Hal lain yang sempat menjadi persoalan adalah tidak disiapkannya sumber daya manusia (SDM) di Banyuwangi untuk memsuport kebutuhan SDM ke-bandara-an. Meskipun untuk menutup kebutuhan ini pemerintah Kabupaten Banyuwangi telah menyekolahkan tiga pegawainya ke Sekolah Penerbangan Curug, Jawa Barat. "Dua orang di jurusan Manajemen Bandara, dan seorang lagi di manajemen keselamatan penerbangan," kata Bambangnya.

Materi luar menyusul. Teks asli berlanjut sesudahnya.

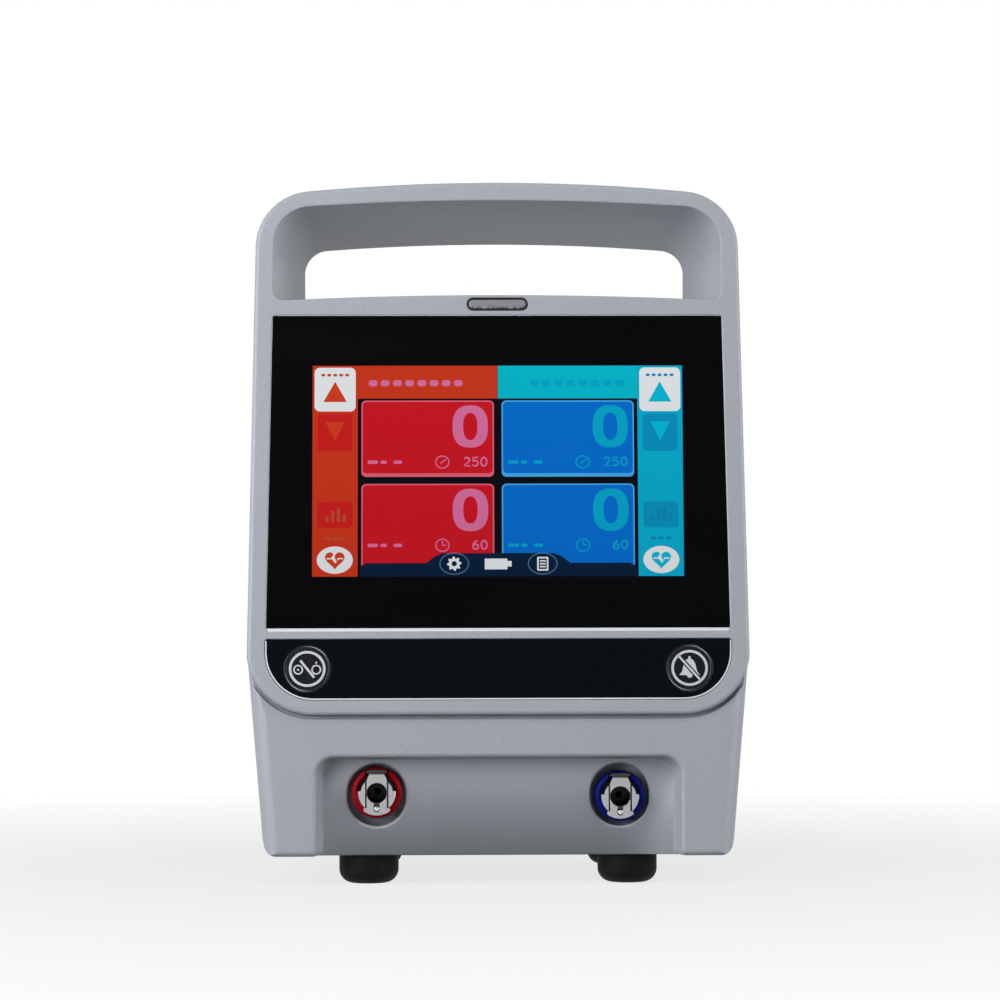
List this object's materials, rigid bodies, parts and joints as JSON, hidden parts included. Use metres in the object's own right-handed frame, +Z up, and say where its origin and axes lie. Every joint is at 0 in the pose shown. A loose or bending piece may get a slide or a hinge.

Aekanu Hariyono dari Dinas Pariwisata Kabupaten Banyuwangi bisa jadi adalah satu orang yang paling berbahagia, bila bandara Banyuwangi benar-benar sudah beroperasi. Karena dirinya merasa bandara adalah salah satu kunci dari peningkatan kepariwisataan di kota yang terkenal dengan sebutan Tanah Blambangan ini. "Seringkali, program kepariwisataan yang kami lakukan terbentur dengan persoalan transportasi, sepertinya semua persoalan itu akan hilang dengan adanya bandara Banyuwangi," katanya.
Tidak adanya support total dari pemerintah pusat atas kegiatan di pariwisata di Banyuwangi, menurut Aekanu bisa jadi karena pemerintah tahu jumlah kunjungan pariwisata di Banyuwangi tidak akan meningkat karena persoalan jarak. "Pernah ada pagelaran surfing tingkat dunia di G-Land dengan mendatangkan surfer dunia, tapi tidak disupport pemerintah pusat," katanya.